* [What you will do]:
Determine how many lines of the material hold the string "materials" and reply with only that number.

* [Provided data]:

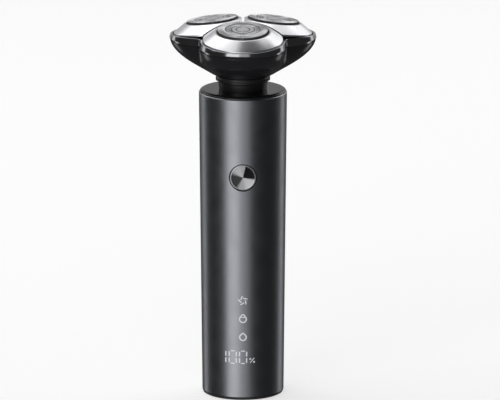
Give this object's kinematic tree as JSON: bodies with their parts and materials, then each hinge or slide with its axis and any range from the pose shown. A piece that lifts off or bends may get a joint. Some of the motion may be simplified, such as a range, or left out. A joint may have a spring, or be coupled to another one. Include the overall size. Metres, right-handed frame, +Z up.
{
  "type": "electric shaver",
  "caption": "Cordless rotary shaver: tapered round handle with a power button and a lit charge display, a swivelling head and a lift-off unit of leaning round cutters",
  "frame": {"origin": "centre of the charging socket's mouth in the base, on the handle's axis, z = 0 on the surface that the shaver stands on", "axes": "+Z up the handle towards the cutters, -Y the side with the button and the display, +X to the right of a viewer who faces the button"},
  "size_m": [0.0604, 0.0571, 0.1572],
  "materials": {
    "gunmetal": "satin metallic lacquer",
    "gloss_black": "high gloss",
    "black_plastic": "fine matt",
    "soft_black": "matt",
    "lit_marks": "translucent",
    "diffuser": "frosted",
    "led": "clear",
    "circuit_board": "solder mask",
    "chassis": "moulded",
    "battery_wrap": "shrink wrap",
    "nickel": "nickel strip",
    "motor_steel": "zinc plated",
    "magnet": "sintered",
    "copper": "drawn",
    "spun_metal": "spun",
    "shaft_steel": "ground",
    "gimbal_nylon": "moulded",
    "gear_nylon": "moulded",
    "pin_plastic": "moulded",
    "bezel_metal": "satin plated",
    "blade_steel": "ground"
  },
  "bodies": {
    "handle": {"body_tube": "gunmetal", "top_deck": "gloss_black", "base_cap": "black_plastic", "base_seal": "soft_black", "display_symbols": "lit_marks", "light_guide": "diffuser", "display_leds": "led", "main_board": "circuit_board", "tact_switch": "motor_steel", "button_boot": "soft_black", "chassis_rear": "chassis", "chassis_front": "chassis", "battery_cell": "battery_wrap", "battery_tabs": "nickel", "charge_socket": "nickel", "motor_can": "motor_steel", "motor_end_cap": "black_plastic", "motor_magnets": "magnet", "motor_mount": "chassis", "motor_screws": "motor_steel", "shaft_seal": "soft_black", "neck_base": "gloss_black", "neck_seal": "soft_black", "neck_collar": "gloss_black"},
    "button": {"button_cap": "spun_metal", "button_stem": "chassis"},
    "rotor": {"motor_shaft": "shaft_steel", "armature_core": "copper", "commutator": "copper", "drive_coupling": "shaft_steel"},
    "gimbal": {"gimbal_ring": "gimbal_nylon", "gimbal_pins": "shaft_steel"},
    "head": {"swivel_ball": "gloss_black", "hair_chamber": "gloss_black", "gear_cover": "black_plastic", "latch_magnets": "nickel", "gear_axles": "shaft_steel"},
    "sun": {"sun_gear": "gear_nylon"},
    "blade_unit": {"blade_frame": "gloss_black", "hinge_plate": "black_plastic"},
    "spindle_front": {"spindle_gear_front": "gear_nylon"},
    "pin_front": {"drive_pin_front": "pin_plastic"},
    "petal_front": {"cutter_holder_front": "black_plastic", "bezel_front": "bezel_metal", "guard_cap_front": "blade_steel"},
    "cutter_front": {"inner_cutter_front": "blade_steel"},
    "spindle_right": {"spindle_gear_right": "gear_nylon"},
    "pin_right": {"drive_pin_right": "pin_plastic"},
    "petal_right": {"cutter_holder_right": "black_plastic", "bezel_right": "bezel_metal", "guard_cap_right": "blade_steel"},
    "cutter_right": {"inner_cutter_right": "blade_steel"},
    "spindle_left": {"spindle_gear_left": "gear_nylon"},
    "pin_left": {"drive_pin_left": "pin_plastic"},
    "petal_left": {"cutter_holder_left": "black_plastic", "bezel_left": "bezel_metal", "guard_cap_left": "blade_steel"},
    "cutter_left": {"inner_cutter_left": "blade_steel"}
  },
  "joints": [
    {"name": "button_press", "type": "slide", "parent": "handle", "child": "button", "axis": [0, 1, 0], "range_m": [0, 0.0006], "stiffness_N_per_m": 2000},
    {"name": "motor_spin", "type": "hinge", "parent": "handle", "child": "rotor", "pos_m": [0, 0, 0.1], "axis": [0, 0, 1], "continuous": true},
    {"name": "head_tilt_x", "type": "hinge", "parent": "handle", "child": "gimbal", "pos_m": [0, 0, 0.138], "axis": [1, 0, 0], "range_deg": [-4, 4], "stiffness_Nm_per_rad": 0.3},
    {"name": "head_tilt_y", "type": "hinge", "parent": "gimbal", "child": "head", "pos_m": [0, 0, 0.138], "axis": [0, 1, 0], "range_deg": [-4, 4], "stiffness_Nm_per_rad": 0.3},
    {"name": "blade_unit_lift", "type": "slide", "parent": "head", "child": "blade_unit", "axis": [0, 0, 1], "range_m": [0, 0.02]},
    {"name": "sun_spin", "type": "hinge", "parent": "head", "child": "sun", "pos_m": [0, 0, 0.138], "axis": [0, 0, 1], "continuous": true},
    {"name": "spindle_spin_front", "type": "hinge", "parent": "head", "child": "spindle_front", "pos_m": [0, -0.014, 0.1415], "axis": [0, 0, 1], "continuous": true},
    {"name": "pin_push_front", "type": "slide", "parent": "spindle_front", "child": "pin_front", "axis": [0, 0, 1], "range_m": [-0.0012, 0], "stiffness_N_per_m": 300},
    {"name": "petal_tilt_front", "type": "hinge", "parent": "blade_unit", "child": "petal_front", "pos_m": [0, -0.01382, 0.14984], "axis": [1, 0, 0], "range_deg": [-4, 2], "stiffness_Nm_per_rad": 0.05},
    {"name": "cutter_spin_front", "type": "hinge", "parent": "petal_front", "child": "cutter_front", "pos_m": [0, -0.0145, 0.155], "axis": [0, -0.1305, 0.9914], "continuous": true},
    {"name": "spindle_spin_right", "type": "hinge", "parent": "head", "child": "spindle_right", "pos_m": [0.01212, 0.007, 0.1415], "axis": [0, 0, 1], "continuous": true},
    {"name": "pin_push_right", "type": "slide", "parent": "spindle_right", "child": "pin_right", "axis": [0, 0, 1], "range_m": [-0.0012, 0], "stiffness_N_per_m": 300},
    {"name": "petal_tilt_right", "type": "hinge", "parent": "blade_unit", "child": "petal_right", "pos_m": [0.01197, 0.00691, 0.14984], "axis": [-0.5, 0.866, 0], "range_deg": [-4, 2], "stiffness_Nm_per_rad": 0.05},
    {"name": "cutter_spin_right", "type": "hinge", "parent": "petal_right", "child": "cutter_right", "pos_m": [0.01256, 0.00725, 0.155], "axis": [0.113, 0.0653, 0.9914], "continuous": true},
    {"name": "spindle_spin_left", "type": "hinge", "parent": "head", "child": "spindle_left", "pos_m": [-0.01212, 0.007, 0.1415], "axis": [0, 0, 1], "continuous": true},
    {"name": "pin_push_left", "type": "slide", "parent": "spindle_left", "child": "pin_left", "axis": [0, 0, 1], "range_m": [-0.0012, 0], "stiffness_N_per_m": 300},
    {"name": "petal_tilt_left", "type": "hinge", "parent": "blade_unit", "child": "petal_left", "pos_m": [-0.01197, 0.00691, 0.14984], "axis": [-0.5, -0.866, 0], "range_deg": [-4, 2], "stiffness_Nm_per_rad": 0.05},
    {"name": "cutter_spin_left", "type": "hinge", "parent": "petal_left", "child": "cutter_left", "pos_m": [-0.01256, 0.00725, 0.155], "axis": [-0.113, 0.0653, 0.9914], "continuous": true}
  ],
  "couplings": [
    {"joint": "sun_spin", "follows": "motor_spin", "ratio": 1},
    {"joint": "spindle_spin_front", "follows": "motor_spin", "ratio": -0.81818},
    {"joint": "cutter_spin_front", "follows": "motor_spin", "ratio": -0.81818},
    {"joint": "spindle_spin_right", "follows": "motor_spin", "ratio": -0.81818},
    {"joint": "cutter_spin_right", "follows": "motor_spin", "ratio": -0.81818},
    {"joint": "spindle_spin_left", "follows": "motor_spin", "ratio": -0.81818},
    {"joint": "cutter_spin_left", "follows": "motor_spin", "ratio": -0.81818}
  ]
}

* [Response to the exercise]:
2